To be done: Select the lines below containing the word "axes".

Task material:
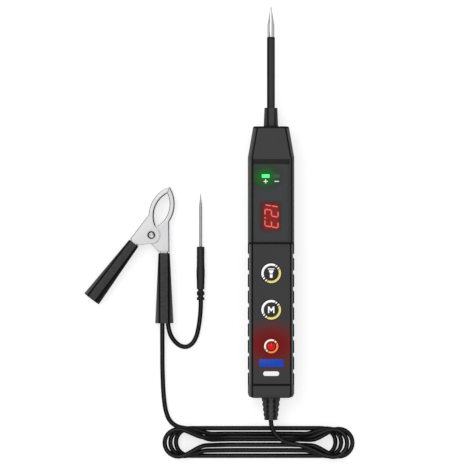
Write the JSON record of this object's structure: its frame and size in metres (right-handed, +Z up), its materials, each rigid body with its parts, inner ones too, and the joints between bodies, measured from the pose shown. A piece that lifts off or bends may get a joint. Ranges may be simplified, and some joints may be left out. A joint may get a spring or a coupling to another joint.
{
  "type": "circuit tester",
  "caption": "Pen-type vehicle circuit tester with a probe needle, lit display and keys, and a ground lead with a steel clamp and a short needle probe.",
  "frame": {"origin": "on the surface that the pen lies on, under the middle of the pen's own box", "axes": "+Y along the pen towards its needle, +Z up out of the face with the keys, +X across the pen"},
  "size_m": [0.1766, 0.2952, 0.0243],
  "materials": {
    "housing": "fine moulded texture",
    "smoked_window": "smooth, tinted",
    "panel": "satin overlay",
    "grip_rubber": "soft matte",
    "key_black": "satin",
    "key_red": "lit from behind",
    "lit_ring": "lit from behind",
    "lit_ring_amber": "lit from behind",
    "led_green": "lit",
    "led_red": "unlit",
    "display_block": "figures lit red",
    "board_green": "solder mask",
    "switch_metal": "satin",
    "buzzer_black": "matte",
    "led_clear": "clear lens",
    "screw_steel": "zinc plated",
    "collar_plastic": "satin",
    "needle_steel": "polished, ground point",
    "sleeve_black": "shrunk tube",
    "brass_strip": "plain",
    "relief_rubber": "matte moulded",
    "lead_rubber": "smooth soft sheath",
    "clamp_steel": "bright nickel plate, satin",
    "rivet_steel": "bright",
    "spring_steel": "plain",
    "handle_vinyl": "soft vinyl, satin",
    "probe_handle_plastic": "satin",
    "small_needle_steel": "polished"
  },
  "bodies": {
    "tester": {"rear_cover": "housing", "front_cover": "housing", "display_window": "smoked_window", "control_panel": "panel", "left_grip": "grip_rubber", "right_grip": "grip_rubber", "torch_ring": "lit_ring", "mode_ring": "lit_ring", "power_ring": "lit_ring_amber", "positive_led": "led_green", "negative_led": "led_red", "digit_display": "display_block", "circuit_board": "board_green", "key_switches": "switch_metal", "buzzer": "buzzer_black", "torch_leds": "led_clear", "cover_screws": "screw_steel", "nose_collar": "collar_plastic", "probe_needle": "needle_steel", "probe_sleeve": "sleeve_black", "needle_terminal": "brass_strip", "strain_relief": "relief_rubber", "pen_lead": "lead_rubber", "lead_hank": "lead_rubber", "clamp_lead": "lead_rubber", "small_lead": "lead_rubber", "clamp_fixed_half": "clamp_steel", "clamp_rivet": "rivet_steel", "clamp_spring": "spring_steel", "fixed_handle_sleeve": "handle_vinyl", "small_probe_handle": "probe_handle_plastic", "small_probe_needle": "small_needle_steel"},
    "torch_key": {"torch_key": "key_black"},
    "mode_key": {"mode_key": "key_black"},
    "power_key": {"power_key": "key_red"},
    "clamp_lever": {"clamp_lever": "clamp_steel", "lever_handle_sleeve": "handle_vinyl"}
  },
  "joints": [
    {"name": "torch_key_press", "type": "slide", "parent": "tester", "child": "torch_key", "axis": [0, 0, -1], "range_m": [0, 0.0005], "stiffness_N_per_m": 1500},
    {"name": "mode_key_press", "type": "slide", "parent": "tester", "child": "mode_key", "axis": [0, 0, -1], "range_m": [0, 0.0005], "stiffness_N_per_m": 1500},
    {"name": "power_key_press", "type": "slide", "parent": "tester", "child": "power_key", "axis": [0, 0, -1], "range_m": [0, 0.0005], "stiffness_N_per_m": 1500},
    {"name": "clamp_hinge", "type": "hinge", "parent": "tester", "child": "clamp_lever", "pos_m": [-0.078, -0.0144, 0.0052], "axis": [0, 0, 1], "range_deg": [0, 30], "stiffness_Nm_per_rad": 0.5, "springref_deg": -11.46, "deforming": ["clamp_spring"]}
  ]
}
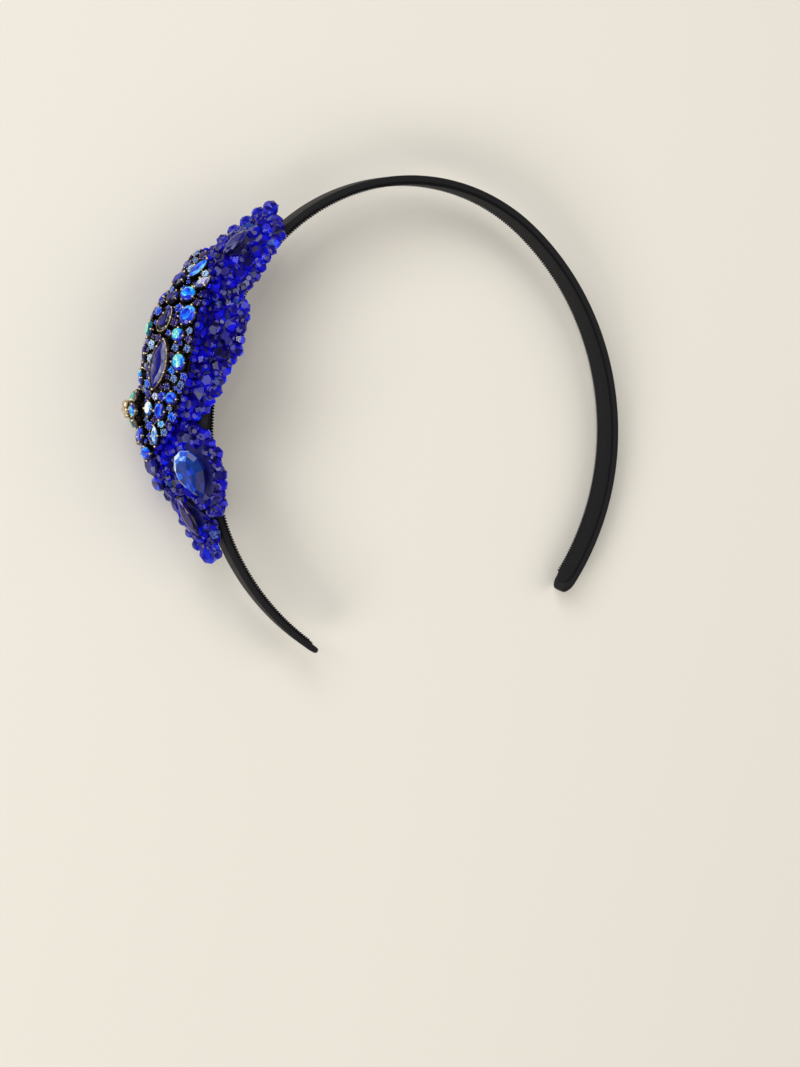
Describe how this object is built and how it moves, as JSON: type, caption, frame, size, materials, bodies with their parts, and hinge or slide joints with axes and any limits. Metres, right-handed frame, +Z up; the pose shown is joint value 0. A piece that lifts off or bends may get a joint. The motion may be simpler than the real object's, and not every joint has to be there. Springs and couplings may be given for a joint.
{
  "type": "flower headpiece",
  "caption": "Satin-covered hair band carrying a beaded cobalt flower with a jewelled brooch on one side.",
  "frame": {"origin": "bottom centre of the whole headpiece as it rests on a surface on its rear edges", "axes": "+Z up from the surface, which is forwards when worn; +Y from the tips towards the crown of the band; -X towards the flower's side, the wearer's right or left as turned"},
  "size_m": [0.1668, 0.1482, 0.0421],
  "materials": {
    "black_satin": "satin ribbon glued round a sprung core",
    "black_ribbon": "grosgrain ribbon lining with a picot edge",
    "black_felt": "matt felt pad",
    "cobalt_beading": "small faceted glass beads sewn close together on fabric",
    "cobalt_bead": "round faceted glass beads",
    "antique_gold": "antique gold plate, darkened in the hollows",
    "sapphire": "foiled cut glass",
    "deep_sapphire": "foiled cut glass, dark",
    "bright_sapphire": "foiled cut glass, bright",
    "montana": "foiled cut glass, teal blue",
    "violet_blue": "foiled cut glass, violet blue",
    "rainbow_blue": "blue cut glass with an iridescent coat",
    "rainbow_clear": "clear cut glass with an iridescent coat"
  },
  "bodies": {
    "root": {"band": "black_satin", "band_lining": "black_ribbon", "flower_backing": "black_felt", "petal_top": "cobalt_beading", "petal_upper_front": "cobalt_beading", "petal_upper_back": "cobalt_beading", "petal_lower_front": "cobalt_beading", "petal_lower_back": "cobalt_beading", "petal_bottom": "cobalt_beading", "petal_top_rim_beads": "cobalt_bead", "petal_bottom_rim_beads": "cobalt_bead", "petal_top_marquise": "deep_sapphire", "petal_bottom_marquise": "violet_blue", "petal_lower_front_pear": "montana", "petal_lower_back_octagon": "deep_sapphire", "petal_lower_back_baguette": "violet_blue", "brooch_frame": "antique_gold", "stone_upper_navette": "sapphire", "stone_pink_navette": "rainbow_clear", "stone_ridge_top": "sapphire", "stone_cyan_round": "rainbow_blue", "stone_dark_round": "deep_sapphire", "stone_blue_oval": "bright_sapphire", "stone_bezel_pear": "deep_sapphire", "stone_rainbow_round": "rainbow_blue", "stone_green_round": "rainbow_blue", "stone_long_navette": "deep_sapphire", "stone_mint_oval": "rainbow_blue", "stone_bright_round": "bright_sapphire", "stone_clear_oval": "rainbow_clear", "stone_lower_oval": "bright_sapphire", "stone_clear_navette": "rainbow_clear", "stone_lower_ridge": "bright_sapphire", "stone_lower_blue": "bright_sapphire", "stone_ridge_oval": "sapphire", "stone_ridge_round": "rainbow_blue", "stone_rear_top_round": "rainbow_blue", "stone_rear_oval": "bright_sapphire", "stone_rear_mint": "rainbow_blue", "stone_rear_navette": "deep_sapphire", "stone_rear_round": "sapphire", "stone_rear_low_oval": "sapphire", "raised_flower_stone_1": "sapphire", "raised_flower_stone_2": "rainbow_blue", "raised_flower_stone_3": "sapphire", "raised_flower_stone_4": "rainbow_blue", "raised_flower_stone_5": "sapphire", "raised_flower_stone_6": "rainbow_blue"}
  },
  "joints": []
}
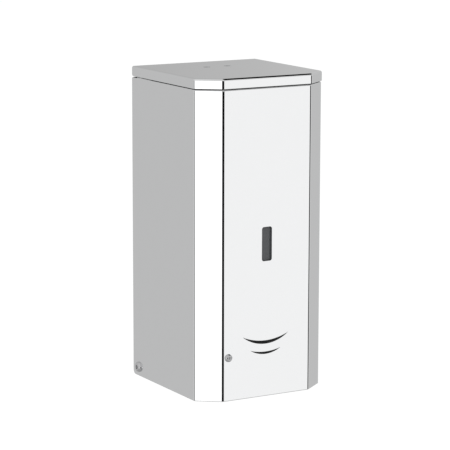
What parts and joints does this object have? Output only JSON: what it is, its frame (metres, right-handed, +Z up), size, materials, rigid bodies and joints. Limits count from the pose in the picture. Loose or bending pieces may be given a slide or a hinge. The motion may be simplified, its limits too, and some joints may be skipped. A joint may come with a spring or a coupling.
{
  "type": "wall mounted soap dispenser",
  "caption": "Touchless wall mounted soap dispenser: folded mirror steel cover with front bevels, hinged filling lid, level window, gear pump and downward nozzle.",
  "frame": {"origin": "middle of the four wall screws, on the wall plane (the rear face of the back plate)", "axes": "+X to the right seen from the front, +Y into the wall, +Z up; the front faces -Y"},
  "size_m": [0.132, 0.1303, 0.28],
  "materials": {
    "steel_plate": "brushed stainless sheet",
    "mirror_steel": "mirror polished stainless sheet",
    "black_fill": "etched and filled black",
    "window_clear": "smoked clear acrylic",
    "fastener_steel": "stainless screws",
    "tank_plastic": "natural polyethylene",
    "black_rubber": "soft black",
    "silicone": "translucent silicone",
    "red_silicone": "silicone",
    "spring_steel": "drawn steel",
    "dark_plastic": "moulded black",
    "pump_plastic": "glass filled nylon",
    "gear_plastic": "acetal",
    "cell_jacket": "plain shrink jacket",
    "sensor_glass": "infra-red window",
    "lamp_lens": "clear green",
    "circuit_board": "solder mask",
    "chip_black": "moulded parts",
    "pale_plastic": "moulded",
    "magnet": "nickel plated",
    "wire_jacket": "PVC leads"
  },
  "bodies": {
    "housing": {"back_plate": "steel_plate", "nut_rivets": "fastener_steel", "tank_shelf": "steel_plate", "shelf_screws": "fastener_steel", "base_plate": "steel_plate", "base_screws": "fastener_steel", "cover_shell": "mirror_steel", "arc_marks": "black_fill", "level_window": "window_clear", "side_screws": "fastener_steel", "front_screw": "fastener_steel", "front_bracket": "steel_plate", "front_nut": "fastener_steel", "tank": "tank_plastic", "outlet_seal": "black_rubber", "outlet_nut": "dark_plastic", "inlet_hose": "silicone", "outlet_hose": "silicone", "hose_clips": "spring_steel", "nozzle": "dark_plastic", "nozzle_nut": "dark_plastic", "drip_valve": "red_silicone", "pump_bracket": "steel_plate", "pump_housing": "pump_plastic", "pump_gasket": "black_rubber", "pump_cover": "pump_plastic", "pump_screws": "fastener_steel", "idler_pin": "spring_steel", "motor_can": "spring_steel", "motor_cap": "dark_plastic", "battery_box": "dark_plastic", "battery_cells": "cell_jacket", "battery_contacts": "spring_steel", "door_pin": "spring_steel", "sensor_housing": "dark_plastic", "sensor_lenses": "sensor_glass", "indicator_lamp": "lamp_lens", "control_board": "circuit_board", "board_parts": "chip_black", "board_screws": "fastener_steel", "switch_body": "dark_plastic", "wires": "wire_jacket", "latch_bridge": "steel_plate", "latch_housing": "dark_plastic", "latch_spring": "spring_steel"},
    "lid": {"lid": "mirror_steel", "lid_leaf": "spring_steel", "hinge_pins": "spring_steel", "lid_seal": "black_rubber", "keeper_plate": "spring_steel", "lid_bumpers": "black_rubber"},
    "latch": {"latch_slide": "pale_plastic", "latch_magnets": "magnet"},
    "battery_door": {"battery_door": "dark_plastic"},
    "switch_knob": {"switch_knob": "pale_plastic"},
    "pump_drive": {"drive_gear": "gear_plastic", "motor_shaft": "spring_steel"},
    "pump_idler": {"idler_gear": "gear_plastic"}
  },
  "joints": [
    {"name": "lid_hinge", "type": "hinge", "parent": "housing", "child": "lid", "pos_m": [0, -0.0062, 0.136], "axis": [-1, 0, 0], "range_deg": [0, 90]},
    {"name": "latch_push", "type": "slide", "parent": "housing", "child": "latch", "axis": [0, 0, -1], "range_m": [0, 0.003], "stiffness_N_per_m": 300, "springref_m": -0.002, "deforming": ["latch_spring"]},
    {"name": "battery_door_hinge", "type": "hinge", "parent": "housing", "child": "battery_door", "pos_m": [0, -0.0185, -0.1366], "axis": [1, 0, 0], "range_deg": [0, 90]},
    {"name": "power_switch", "type": "slide", "parent": "housing", "child": "switch_knob", "axis": [1, 0, 0], "range_m": [0, 0.004]},
    {"name": "pump_spin", "type": "hinge", "parent": "housing", "child": "pump_drive", "pos_m": [0, -0.086, -0.074], "axis": [1, 0, 0], "continuous": true},
    {"name": "idler_spin", "type": "hinge", "parent": "housing", "child": "pump_idler", "pos_m": [0, -0.098, -0.074], "axis": [1, 0, 0], "continuous": true}
  ],
  "couplings": [
    {"joint": "idler_spin", "follows": "pump_spin", "ratio": -1}
  ]
}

Answer in full:
  "frame": {"origin": "on the surface that the pen lies on, under the middle of the pen's own box", "axes": "+Y along the pen towards its needle, +Z up out of the face with the keys, +X across the pen"},
Describe how this object is built and how it moves, as JSON: type, caption, frame, size, materials, bodies with their parts, and hinge or slide joints with axes and any limits. Metres, right-handed frame, +Z up; the pose shown is joint value 0. A piece that lifts off or bends may get a joint. The motion may be simpler than the real object's, and not every joint has to be there. Springs and couplings may be given for a joint.
  "frame": {"origin": "bottom centre of the whole headpiece as it rests on a surface on its rear edges", "axes": "+Z up from the surface, which is forwards when worn; +Y from the tips towards the crown of the band; -X towards the flower's side, the wearer's right or left as turned"},
  "frame": {"origin": "middle of the four wall screws, on the wall plane (the rear face of the back plate)", "axes": "+X to the right seen from the front, +Y into the wall, +Z up; the front faces -Y"},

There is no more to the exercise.